Most people don't lump sum the majority of their invest-able assets at one point in time. 401k contributions can be auto enrolled and friction-less because you never saw the money in the first place which is the goal to overpower psychological emotions. John Doe staring at a windfall of 1-5x annual salary (or even more) can be daunting and while it's better to invest all at once 66% of the time, dollar cost averaging can provide a huge sense of relief. That being said, every day you don't sell, you are essentially buying. So if you're not going to invest dry powder, why are you not selling what you do own currently. It's the same thing to me, money is fungible.

I also show that if you invested in the S&P on the third Thursday of October 2007 you would have waited until Dec 2012/Jan 2013 to recover assuming the dividends from the S&P match inflation (when in fact the inflation rate was probably less just eyeballing it and from memory so the break even in real terms would have been even less time). To undergo the second worst economy/bear market of the US and combining that with the worst luck known to man in that you invested everything you own into the market at the all time high, you're looking at a 5.33 year break even. That's not that bad to me.

User avatar
nisiprius
Advisory Board
Posts: 37104
Joined: Thu Jul 26, 2007 9:33 am
Location: The terrestrial, globular, planetary hunk of matter, flattened at the poles, is my abode.--O. Henry

Re: S&P undulations across time

Post by nisiprius » Thu Dec 06, 2018 6:08 pm

Bwlonge wrote:
Thu Dec 06, 2018 2:04 pm
...How can anyone look at the run away market over the last several years and feel ok about investing right now?...
Never, ever, ever have I personally "felt OK" about investing the stock market.

The Bogleheads investment philosophy isn't obvious.

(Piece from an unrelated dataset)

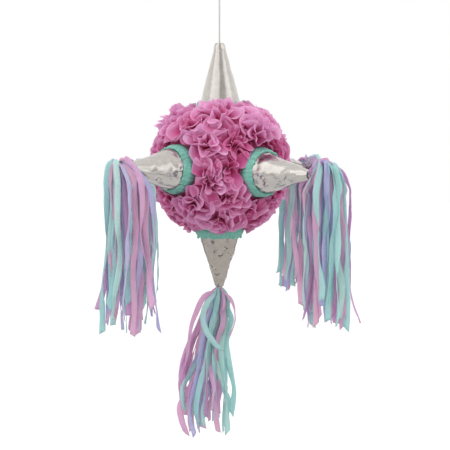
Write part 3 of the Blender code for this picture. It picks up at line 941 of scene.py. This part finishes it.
def strip(grids, rng, route, look, side, twist, end_slant):
    """A strip of tissue along a route: gathered at the neck, then opening out, turning and creased."""
    route = smooth_route(route, STRIP_STEP)
    ahead, across, out = route_frames(route, side)
    run = run_along(route)
    share = run / run[-1]
    turn = twist * np.clip((run - 0.03) / 0.25, 0, 1.3)
    turn = turn + waves(rng, run, (0.11, 0.19), 0.45) * np.minimum(1, run / 0.05)
    wide = np.cos(turn)[:, None] * across + np.sin(turn)[:, None] * out
    face = np.cross(ahead, wide)
    opened = smooth_rise((run - 0.004) / NECK_LONG)
    half = STRIP_WIDTH / 2 * rng.uniform(0.92, 1.06) * (0.24 + 0.76 * opened)
    half = half * (1 + 0.05 * waves(rng, run, (0.05, 0.083)))
    u = np.linspace(-1, 1, 5)
    # a crease down the middle, and a ridge that moves from side to side
    crease = (0.22 + 0.5 * (1 - opened)) * (0.6 + 0.8 * rng.random()) + waves(rng, run, (0.07, 0.043), 0.16)
    ridge = waves(rng, run, (0.09, 0.061), 1.0)
    bend = crease[:, None] * (np.abs(u) - 0.5) + 0.12 * ridge[:, None] * np.sin(math.pi * u)
    bend = bend * half[:, None] * (1 if rng.random() < 0.5 else -1)
    mid = route[:, None] + (half[:, None] * u)[..., None] * wide[:, None] + bend[..., None] * face[:, None]
    slant = end_slant * u * np.clip((share - 0.9) / 0.1, 0, 1)[:, None]
    mid = mid + slant[..., None] * ahead[:, None]
    off = STRIP_THICKNESS / 2 * face[:, None]
    loop = np.concatenate([mid + off, (mid - off)[:, ::-1]], 1)
    # edge places the tissue's painted highlight along the strip's edges and at its cut end.
    edge = np.concatenate([np.abs(u), np.abs(u[::-1])])[None, :]
    edge = np.maximum(edge, (share > 0.995)[:, None] * 1.0) ** 3
    grids.add(loop, look=look, ring=True, caps=True, tone=rng.random(), edge=edge)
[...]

Almost everyone starts out by thinking there has to be a better way, and of course they hear noise on all sides from people selling what they claim are better ways. Almost everyone starts out by saying "it's crazy to just buy and hold, there must be a way to avoid the crashes, to pull out when you see the bear coming." Just as almost everyone starts out by thinking "it's crazy to hold every stock, even if you can't do it perfectly it must be better to at least try to hold only the good ones... or, barring that, avoid holding the dogs."

Most of us got here because we eventually decided that staying the course is better than timing the market, just as (to paraphrase John C. Bogle) we eventually decided that buying the haystack is better than trying to find the needle in the haystack.
If you invested at the peak in the 90's, it took you 7 years to break even if you cashed out at the next peak. If you invested in 2007, it took you 7 years to break even. If you invested in the 90s and didn't cash out, it was 14 years before you broke even.
I don't think those figures are accurate.

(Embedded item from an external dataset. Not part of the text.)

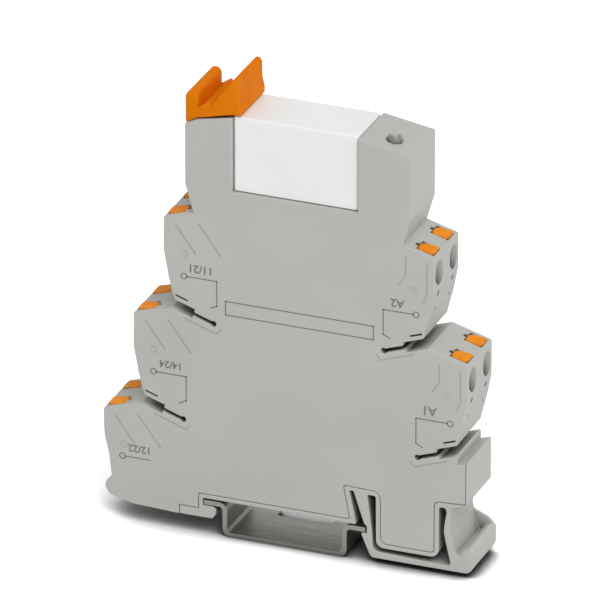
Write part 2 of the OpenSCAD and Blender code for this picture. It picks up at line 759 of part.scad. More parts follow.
// The head's corners are cut, more at the inner end
head_cut = 0.8;
module head_shape() {
    t = button_t / 2;
    w = button_w / 2;
    polygon([[-t, -w + head_cut / 2], [-t + head_cut / 2, -w], [t - head_cut, -w],
        [t, -w + head_cut], [t, w - head_cut], [t - head_cut, w], [-t + head_cut / 2, w],
        [-t, w - head_cut / 2]]);
}
module button(x, z, dir, y) {
    color(orange) intersection() {
        slab(y - button_w / 2, y + button_w / 2) at_tier(x, z, dir) button_shape();
        at_tier_3d(x, z, dir) translate([button_in, y, button_in * tan(tier_slope)])
            rotate([0, -button_tilt, 0]) translate([0, 0, -2 * button_len])
                linear_extrude(3 * button_len) head_shape();
    }
}
module button_11() button(left_x[0], left_z[0], 1, near_clamp);
module button_14() button(left_x[1], left_z[1], 1, near_clamp);
module button_12() button(left_x[2], left_z[2], 1, near_clamp);
module button_21() button(left_x[0], left_z[0], 1, far_clamp);
module button_24() button(left_x[1], left_z[1], 1, far_clamp);
module button_22() button(left_x[2], left_z[2], 1, far_clamp);
module button_a1_near() button(a1_x, a1_z, -1, near_clamp);
module button_a1_far() button(a1_x, a1_z, -1, far_clamp);
module button_a2_near() button(a2_x, a2_z, -1, near_clamp);
module button_a2_far() button(a2_x, a2_z, -1, far_clamp);

// Relay: a cap over a base that carries the pins, the coil and the contacts
base_t = 2;
base_top = relay_z + base_t;
cap_x0 = relay_x + cap_wall;
cap_x1 = relay_end - cap_wall;
cap_in_y = relay_w / 2 - cap_wall;
cap_top = relay_top - cap_wall;
yoke_t = 1;
coil_up_share = 0.503;
coil_r_share = 0.3;
coil_from_nc = 2.4;
core_z = relay_z + coil_up_share * relay_h;
bobbin_r = coil_r_share * relay_h;
bobbin_wall = 0.1227 * bobbin_r;
core_rad = 0.409 * bobbin_r;
yoke_x1 = cap_x1 - seat_fit;
yoke_x0 = yoke_x1 - yoke_t;
coil_x1 = yoke_x0 - seat_fit;
coil_x0 = nc_x + coil_from_nc;
coil_l = coil_x1 - coil_x0;
yoke_z = core_z + bobbin_r + seat_fit;
armature_t = 0.8;
armature_gap = 0.1;
core_face = coil_x0 - armature_gap;
hinge_x = core_face - armature_gap / 2 - armature_t / 2;
hinge_z = yoke_z + yoke_t / 2;
armature_open = 5.5;
leaf_t = 0.3;
leaf_up_share = 0.405;
leaf_short = 2.2;
leaf_z = relay_z + leaf_up_share * relay_h;
leaf_x = com_x;
leaf_end = nc_x - leaf_short;
leaf_w = 3.2;
contact_d = 1.5;
contact_h = 0.5;
contact_x = leaf_end - contact_d / 2;
contact_open = 0.05;
break_gap = 0.56;
pusher_t = 1.2;
arm_l = hinge_x - contact_x + pusher_t / 2;

cap_r = 0.5;
module cap_outline(w, h) {
    offset(r = cap_r, $fn = small) offset(delta = -cap_r) square([w, h]);
}
module relay_cap() {
    color("#e8ebea") difference() {
        intersection() {
            translate([relay_x, 0, relay_z - relay_h]) slab(-relay_w / 2, relay_w / 2)
                cap_outline(relay_len, 2 * relay_h);
            translate([relay_x, -relay_w / 2, relay_z]) linear_extrude(relay_h)
                cap_outline(relay_len, relay_w);
            translate([relay_x, -relay_w / 2, relay_z - relay_h]) rotate([90, 0, 90])
                linear_extrude(relay_len) cap_outline(relay_w, 2 * relay_h);
        }
        translate([cap_x0, -cap_in_y, relay_z - over])
            cube([cap_x1 - cap_x0, 2 * cap_in_y, cap_top - relay_z + over]);
    }
}
module relay_base() {
    inset = seat_fit / 2;
    color("#3b3c3f") difference() {
        union() {
            translate([cap_x0 + inset, -cap_in_y + inset, relay_z])
                cube([cap_x1 - cap_x0 - 2 * inset, 2 * (cap_in_y - inset), base_t]);
            // Cradle that the coil and its yoke stand on
            translate([coil_x0 + bobbin_wall, -bobbin_r / 2, base_top])
                cube([coil_l - 2 * bobbin_wall, bobbin_r, core_z - bobbin_r - base_top - seat_fit]);
        }
        for (y = [near_pole, far_pole], x = [com_x, no_x, nc_x, coil_pin_x])
            translate([x - pin_t / 2, y - pin_w / 2, relay_z - over])
                cube([pin_t, pin_w, base_t + 2 * over]);
    }
}
module relay_pins() {
    color(brass) for (y = [near_pole, far_pole], x = [com_x, no_x, nc_x, coil_pin_x]) {
        top = x == com_x ? leaf_z - leaf_t - seat_fit
            : x == coil_pin_x ? base_top + seat_fit : base_top;
        translate([x - pin_t / 2, y - pin_w / 2, relay_z - pin_len])
            cube([pin_t, pin_w, top - relay_z + pin_len]);
    }
}
// The contacts lie on the inner part of each leaf, and the pusher bears on its outer part
function contact_y(side) = side * (leaf_w / 2 + contact_d / 2);
module fixed_contacts() {
    lower_z = leaf_z - leaf_t / 2 - contact_h - break_gap;
    upper_z = leaf_z + leaf_t / 2 + contact_h + contact_open;
    color("#c8894a") for (y = [contact_y(-1), contact_y(1)]) {
        slab(y - contact_d / 2, y + contact_d / 2) {
            translate([no_x - pin_t / 2, base_top + seat_fit / 2])
                square([pin_t, lower_z - base_top - seat_fit / 2 - contact_h]);
            translate([no_x - pin_t / 2, lower_z - contact_h - leaf_t])
                square([contact_x - no_x + contact_d / 2 + pin_t / 2, leaf_t]);
            translate([nc_x - pin_t / 2, base_top + seat_fit / 2])
                square([pin_t, upper_z + contact_h + leaf_t - base_top - seat_fit / 2]);
            translate([contact_x - contact_d / 2, upper_z + contact_h])
                square([nc_x - contact_x + contact_d / 2, leaf_t]);
        }
        translate([contact_x, y, lower_z - contact_h])
            cylinder(h = contact_h, r = contact_d / 2, $fn = small);
        translate([contact_x, y, upper_z])
            cylinder(h = contact_h, r = contact_d / 2, $fn = small);
    }
}
module moving_contacts() {
    color("#d8b26a") for (y = [near_pole, far_pole]) {
        translate([leaf_x - pin_t / 2, y - leaf_w / 2, leaf_z - leaf_t / 2])
            cube([leaf_end - leaf_x + pin_t / 2, leaf_w, leaf_t]);
        translate([contact_x, contact_y(sign(y)), leaf_z - leaf_t / 2 - contact_h])
            cylinder(h = leaf_t + 2 * contact_h, r = contact_d / 2, $fn = small);
    }
}
module along_x(x0, x1, r) {
    translate([x0, 0, core_z]) rotate([0, 90, 0]) cylinder(h = x1 - x0, r = r, $fn = fine);
}
module coil_core() {
    color(steel) along_x(core_face, yoke_x1 - yoke_t / 2, core_rad);
}
module coil_bobbin() {
    color("#26272a") difference() {
        union() {
            along_x(coil_x0, coil_x0 + bobbin_wall, bobbin_r);
            along_x(coil_x1 - bobbin_wall, coil_x1, bobbin_r);
            along_x(coil_x0, coil_x1, core_rad + bobbin_wall);
        }
        along_x(coil_x0 - over, coil_x1 + over, core_rad + seat_fit / 2);
    }
}
module coil_winding() {
    color("#a8552e") difference() {
        along_x(coil_x0 + bobbin_wall + seat_fit / 2, coil_x1 - bobbin_wall - seat_fit / 2,
            bobbin_r - bobbin_wall);
        along_x(coil_x0, coil_x1, core_rad + bobbin_wall + seat_fit / 2);
    }
}
module relay_yoke() {
    yoke_w = 2 * bobbin_r - 2 * bobbin_wall;
    color(steel) difference() {
        union() {
            translate([yoke_x0, -yoke_w / 2, base_top + seat_fit])
                cube([yoke_t, yoke_w, yoke_z + yoke_t - base_top - seat_fit]);
            translate([coil_x0 - armature_gap / 2, -yoke_w / 2, yoke_z])
                cube([yoke_x1 - coil_x0, yoke_w, yoke_t]);
        }
        along_x(yoke_x0 - over, yoke_x1 + over, core_rad + seat_fit / 2);
    }
}
// Armature and pusher as they stand with the coil off
module armature_rest() {
    translate([hinge_x, 0, hinge_z]) rotate([0, armature_open, 0]) children();
}
module armature() {
    arm_w = 2 * bobbin_r - 4 * bobbin_wall;
    drop = hinge_z - core_z + core_rad + yoke_t;
    color(steel) armature_rest() slab(-arm_w / 2, arm_w / 2) {
        translate([-armature_t / 2, -drop]) square([armature_t, drop + armature_t / 2]);
        translate([-arm_l, -armature_t / 2]) square([arm_l, armature_t]);
    }
}
// A bar under the armature's arm, with a leg down to the outer part of each leaf
module contact_pusher() {
    lift = arm_l * sin(armature_open);
    drop = hinge_z - leaf_z - leaf_t / 2 - contact_open + lift - pusher_t * sin(armature_open);
    bar_h = hinge_z - leaf_z - 3.4 * contact_h - 2 * leaf_t - armature_t;
    outer = cap_in_y - 4 * seat_fit;
    color("#c9c3a8") armature_rest() {
        slab(-outer, outer) translate([-arm_l, -armature_t / 2 - bar_h]) square([pusher_t, bar_h]);
        for (side = [-1, 1])
            slab(side * (outer - pusher_t / 2) - pusher_t / 2,
                side * (outer - pusher_t / 2) + pusher_t / 2)
                translate([-arm_l, -drop]) square([pusher_t, drop - armature_t / 2]);
    }
}

// Rail: a hat of bent sheet, cut through one of the slots in its web
bend_in = 0.8;
rail_slot_w = 12;
rail_slot_y = 4;
module rail_section() {
    half = rail_w / 2;
    web = rail_web / 2;
    bend_out = bend_in + rail_t;
    color("#a4a8ab") translate([rail_x, 0, 0]) difference() {
        slab(-rail_len / 2, rail_len / 2) polygon(rounded([
            [-half, rail_h], [rail_t - web, rail_h, bend_out], [rail_t - web, rail_t, bend_in],
            [web - rail_t, rail_t, bend_in], [web - rail_t, rail_h, bend_out], [half, rail_h],
            [half, rail_h - rail_t], [web, rail_h - rail_t, bend_in], [web, 0, bend_out],
            [-web, 0, bend_out], [-web, rail_h - rail_t, bend_in], [-half, rail_h - rail_t]
        ]));
        translate([-rail_slot_w / 2, rail_slot_y, -over]) linear_extrude(rail_t + 2 * over)
            polygon(rounded([[0, 0, bend_in], [rail_slot_w, 0, bend_in],
                [rail_slot_w, rail_len, bend_in], [0, rail_len, bend_in]]));
    }
}

housing();
side_cover();
partition();
indicator_lens();
indicator_led();
circuit_board();
board_parts();
busbar_11();
busbar_14();
busbar_12();
busbar_21();
busbar_24();
busbar_22();
busbar_a1();
busbar_a2();
spring_11();
spring_14();
spring_12();
spring_21();
spring_24();
spring_22();
spring_a1_near();
spring_a1_far();
spring_a2_near();
spring_a2_far();
button_11();
button_14();
button_12();
button_21();
button_24();
button_22();
button_a1_near();
button_a1_far();
button_a2_near();
button_a2_far();
retaining_lever();
relay_cap();
relay_base();
relay_pins();
coil_bobbin();
coil_winding();
coil_core();
relay_yoke();
fixed_contacts();
armature();
contact_pusher();
moving_contacts();
rail_section();
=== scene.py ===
"""Looks of the slim interface relay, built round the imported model.

Lengths are metres, with x across the rail, y along it and z up.
"""
import json
import math

import bmesh
import bpy
import numpy as np
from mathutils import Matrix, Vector


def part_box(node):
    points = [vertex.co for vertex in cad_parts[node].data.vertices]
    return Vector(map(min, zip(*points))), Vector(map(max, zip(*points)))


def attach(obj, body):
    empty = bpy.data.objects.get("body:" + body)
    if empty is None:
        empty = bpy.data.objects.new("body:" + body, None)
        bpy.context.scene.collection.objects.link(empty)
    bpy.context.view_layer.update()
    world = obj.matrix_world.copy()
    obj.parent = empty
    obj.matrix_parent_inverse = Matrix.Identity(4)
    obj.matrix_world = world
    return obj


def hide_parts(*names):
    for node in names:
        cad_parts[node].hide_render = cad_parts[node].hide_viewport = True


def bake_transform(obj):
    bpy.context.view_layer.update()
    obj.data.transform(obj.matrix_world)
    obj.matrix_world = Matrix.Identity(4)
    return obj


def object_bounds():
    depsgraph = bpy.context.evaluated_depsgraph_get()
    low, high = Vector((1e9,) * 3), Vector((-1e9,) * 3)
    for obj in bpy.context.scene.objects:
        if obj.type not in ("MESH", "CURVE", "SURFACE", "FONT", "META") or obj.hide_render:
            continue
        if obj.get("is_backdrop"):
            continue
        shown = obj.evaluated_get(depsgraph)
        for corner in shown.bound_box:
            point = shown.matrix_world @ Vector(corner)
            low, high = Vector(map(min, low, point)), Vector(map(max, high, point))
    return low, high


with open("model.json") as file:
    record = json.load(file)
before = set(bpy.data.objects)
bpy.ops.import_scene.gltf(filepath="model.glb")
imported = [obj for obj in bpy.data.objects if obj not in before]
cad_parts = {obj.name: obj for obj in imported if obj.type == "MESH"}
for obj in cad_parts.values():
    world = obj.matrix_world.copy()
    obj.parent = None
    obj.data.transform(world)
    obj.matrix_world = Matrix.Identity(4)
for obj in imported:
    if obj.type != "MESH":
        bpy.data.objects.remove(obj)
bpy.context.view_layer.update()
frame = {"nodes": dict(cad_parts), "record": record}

nodes = frame["nodes"]

# Mounting rail: cold rolled steel strip, zinc plated and passivated, rolled to a hat section and sheared to
# length. Rolling leaves fine streaks, the passivation drifts in tone, and the sheared ends are an even grey.
# how long the streaks are in threads, their height and how strongly it shows, and their share in the gloss
STREAK_STRETCH = 15
STREAK_DEPTH, STREAK_LIFT = 0.00001, 0.4
STREAK_SWING = 0.08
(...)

As nearly as I can tell, $10,000 invested in the Vanguard 500 Index Fund on 10/12/2007 was back to $10,020.96 on 8/10/2012, less than five years:

Source
Image

Similarly, $10,000 invested in the Vanguard 500 Index Fund on 8/31/2000 was back to $10,081.80 on 10/31/2006. If you then continued to hold, you were up to 11,623, sickening plunge to $5,262, and were again back to $10,046.23 on 12/31/2010. Just under ten years, the infamous "lost decade."

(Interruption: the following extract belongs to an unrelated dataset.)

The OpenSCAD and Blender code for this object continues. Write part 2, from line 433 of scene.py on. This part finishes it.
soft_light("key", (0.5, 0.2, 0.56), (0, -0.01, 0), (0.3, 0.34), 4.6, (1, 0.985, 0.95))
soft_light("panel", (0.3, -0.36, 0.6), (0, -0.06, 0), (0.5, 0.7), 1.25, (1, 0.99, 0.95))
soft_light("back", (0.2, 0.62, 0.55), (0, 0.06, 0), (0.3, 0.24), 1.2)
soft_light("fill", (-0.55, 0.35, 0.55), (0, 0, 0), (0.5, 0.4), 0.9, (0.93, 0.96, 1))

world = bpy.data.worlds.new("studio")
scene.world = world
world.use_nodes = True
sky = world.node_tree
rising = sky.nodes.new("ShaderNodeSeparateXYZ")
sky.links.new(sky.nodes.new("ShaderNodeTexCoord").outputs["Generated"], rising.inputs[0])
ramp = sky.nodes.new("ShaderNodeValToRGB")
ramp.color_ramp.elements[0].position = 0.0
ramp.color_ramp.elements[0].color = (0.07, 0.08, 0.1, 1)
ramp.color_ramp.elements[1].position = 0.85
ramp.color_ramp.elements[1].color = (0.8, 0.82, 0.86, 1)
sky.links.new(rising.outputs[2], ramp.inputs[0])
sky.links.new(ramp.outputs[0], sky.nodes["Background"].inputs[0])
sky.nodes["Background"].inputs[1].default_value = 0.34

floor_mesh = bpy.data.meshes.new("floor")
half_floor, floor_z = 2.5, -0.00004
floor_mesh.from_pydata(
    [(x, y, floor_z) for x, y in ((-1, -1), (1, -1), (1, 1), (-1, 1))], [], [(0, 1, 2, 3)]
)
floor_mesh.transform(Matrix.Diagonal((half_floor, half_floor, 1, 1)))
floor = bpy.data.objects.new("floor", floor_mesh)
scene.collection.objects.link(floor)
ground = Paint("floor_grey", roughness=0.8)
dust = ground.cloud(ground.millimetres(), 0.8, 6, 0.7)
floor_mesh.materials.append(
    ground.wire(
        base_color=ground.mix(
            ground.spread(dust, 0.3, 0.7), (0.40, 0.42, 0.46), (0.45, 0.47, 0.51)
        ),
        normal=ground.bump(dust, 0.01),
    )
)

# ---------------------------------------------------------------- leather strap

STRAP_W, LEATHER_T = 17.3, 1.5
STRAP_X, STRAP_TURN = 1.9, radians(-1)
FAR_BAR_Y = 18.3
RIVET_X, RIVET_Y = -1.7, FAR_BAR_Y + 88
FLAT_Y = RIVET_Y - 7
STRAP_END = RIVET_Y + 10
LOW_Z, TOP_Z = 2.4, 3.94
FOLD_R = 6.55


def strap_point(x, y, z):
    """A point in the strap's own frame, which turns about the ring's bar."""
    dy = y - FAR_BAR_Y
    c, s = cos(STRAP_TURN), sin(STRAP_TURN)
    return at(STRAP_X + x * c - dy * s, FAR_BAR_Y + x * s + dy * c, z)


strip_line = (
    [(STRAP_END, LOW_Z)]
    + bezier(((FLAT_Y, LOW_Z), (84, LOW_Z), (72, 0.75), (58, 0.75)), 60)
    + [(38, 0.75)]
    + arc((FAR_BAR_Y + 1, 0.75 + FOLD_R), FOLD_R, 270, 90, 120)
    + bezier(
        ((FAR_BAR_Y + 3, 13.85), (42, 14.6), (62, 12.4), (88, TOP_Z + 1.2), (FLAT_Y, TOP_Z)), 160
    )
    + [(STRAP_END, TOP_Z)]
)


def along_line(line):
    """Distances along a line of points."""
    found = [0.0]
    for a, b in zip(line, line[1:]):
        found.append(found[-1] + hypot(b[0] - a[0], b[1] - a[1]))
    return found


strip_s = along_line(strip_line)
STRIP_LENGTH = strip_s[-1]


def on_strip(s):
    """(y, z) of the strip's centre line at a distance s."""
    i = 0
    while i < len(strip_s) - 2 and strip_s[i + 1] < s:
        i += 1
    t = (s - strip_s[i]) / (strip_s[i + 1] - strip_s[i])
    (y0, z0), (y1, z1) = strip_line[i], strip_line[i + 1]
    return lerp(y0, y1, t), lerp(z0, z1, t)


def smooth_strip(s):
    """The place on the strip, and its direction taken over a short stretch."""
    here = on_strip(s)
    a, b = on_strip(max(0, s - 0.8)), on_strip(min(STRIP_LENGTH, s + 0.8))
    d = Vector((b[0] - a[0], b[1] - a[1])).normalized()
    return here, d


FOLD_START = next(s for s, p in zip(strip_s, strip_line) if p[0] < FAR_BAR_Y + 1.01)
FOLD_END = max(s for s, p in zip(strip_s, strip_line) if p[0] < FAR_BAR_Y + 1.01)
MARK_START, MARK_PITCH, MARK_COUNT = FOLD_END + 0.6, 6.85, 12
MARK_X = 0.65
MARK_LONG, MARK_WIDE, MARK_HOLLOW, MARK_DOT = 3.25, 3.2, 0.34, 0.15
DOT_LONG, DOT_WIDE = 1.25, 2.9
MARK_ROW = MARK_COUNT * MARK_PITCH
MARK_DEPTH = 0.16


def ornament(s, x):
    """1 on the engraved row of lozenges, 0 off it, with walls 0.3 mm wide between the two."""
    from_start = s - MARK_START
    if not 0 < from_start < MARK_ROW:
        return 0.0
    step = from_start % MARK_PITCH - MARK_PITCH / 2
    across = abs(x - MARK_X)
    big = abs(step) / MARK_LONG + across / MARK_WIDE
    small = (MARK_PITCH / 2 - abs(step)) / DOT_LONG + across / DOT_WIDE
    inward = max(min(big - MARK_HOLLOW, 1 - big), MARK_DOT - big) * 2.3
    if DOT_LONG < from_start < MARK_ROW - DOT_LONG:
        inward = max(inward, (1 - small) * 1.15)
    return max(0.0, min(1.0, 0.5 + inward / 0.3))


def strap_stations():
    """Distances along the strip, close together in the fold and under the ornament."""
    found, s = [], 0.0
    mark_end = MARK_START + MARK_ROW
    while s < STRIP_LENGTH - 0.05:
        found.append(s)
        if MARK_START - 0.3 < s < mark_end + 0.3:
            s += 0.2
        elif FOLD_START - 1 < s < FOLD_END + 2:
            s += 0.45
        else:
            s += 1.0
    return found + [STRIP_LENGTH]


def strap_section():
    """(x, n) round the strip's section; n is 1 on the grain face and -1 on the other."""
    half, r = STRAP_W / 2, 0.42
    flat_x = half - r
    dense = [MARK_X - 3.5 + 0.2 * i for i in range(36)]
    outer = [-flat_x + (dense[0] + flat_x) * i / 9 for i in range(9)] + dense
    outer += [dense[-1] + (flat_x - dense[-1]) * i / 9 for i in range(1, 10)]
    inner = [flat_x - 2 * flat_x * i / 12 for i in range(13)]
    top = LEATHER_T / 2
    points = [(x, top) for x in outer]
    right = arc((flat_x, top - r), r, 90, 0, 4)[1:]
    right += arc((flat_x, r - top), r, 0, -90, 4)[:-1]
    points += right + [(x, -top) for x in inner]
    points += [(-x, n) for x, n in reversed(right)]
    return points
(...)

14 years later, 8/31/2014, you were not back to even, you were at $17,213.83. Not double, but not "back to even," either. That's an average return of 3.96% per year.

Image

So, yeah, the "lost decade" was bad, but let's not make it out to be worse than it was.

And what are you going to do? You're going to get some good decades and some lousy decades, that's what we've had in the past and surely it's what we'll have in the future.
Annual income twenty pounds, annual expenditure nineteen nineteen and six, result happiness; Annual income twenty pounds, annual expenditure twenty pounds ought and six, result misery.

nmclean
Posts: 14
Joined: Wed Nov 14, 2018 10:40 am

Re: S&P undulations across time

Post by nmclean » Thu Dec 06, 2018 9:38 pm

As mentioned your post ignores dividends. From 1995 to 2010 your investment would have tripled. That isn't as good as 1980 to 1995, but it was certainly worthwhile.

The worst case would have been 2000 to 2010, or 10 years break-even. But that takes some precise cherry-picking, and doesn't last.

It seems like this post boils down to a prediction based on the most recent couple decades - that we're now at the top of a third "hump". Of course, we've all been hearing arguments to that effect for the past 5 years at least, and would have lost out significantly already if we'd taken them seriously. On a wider timescale, the so-called "runaway market" isn't very unusual at all.

pdavi21
Posts: 219
Joined: Sat Jan 30, 2016 4:04 pm

Re: S&P undulations across time

Post by pdavi21 » Thu Dec 06, 2018 9:45 pm

1. Not many feel good about investing for the past 5 years, but upward it went anyway.
2. It's down about 10% from a peak right now. EDIT: 20% ex US. There are probably people (with a short memory) who are ecstatic about investing right now.
3. Not many people felt good in the early 80s either...big oops for them. EDIT: Except they still did pretty well with bonds in some cases.

This blog is going to have a bias towards avoiding market timing and long term investing. If that is not something you are interested in, perhaps should should act accordingly with your money. You actually have a good chance of outperforming. I will continue holding and buying, myself, though.

EDIT: Also, you are starting with poor analysis. Price alone (sans dividends), without looking at earnings, revenue, growth, GDP, etc. is not useful for long term investment analysis...although those factors might scare your even more.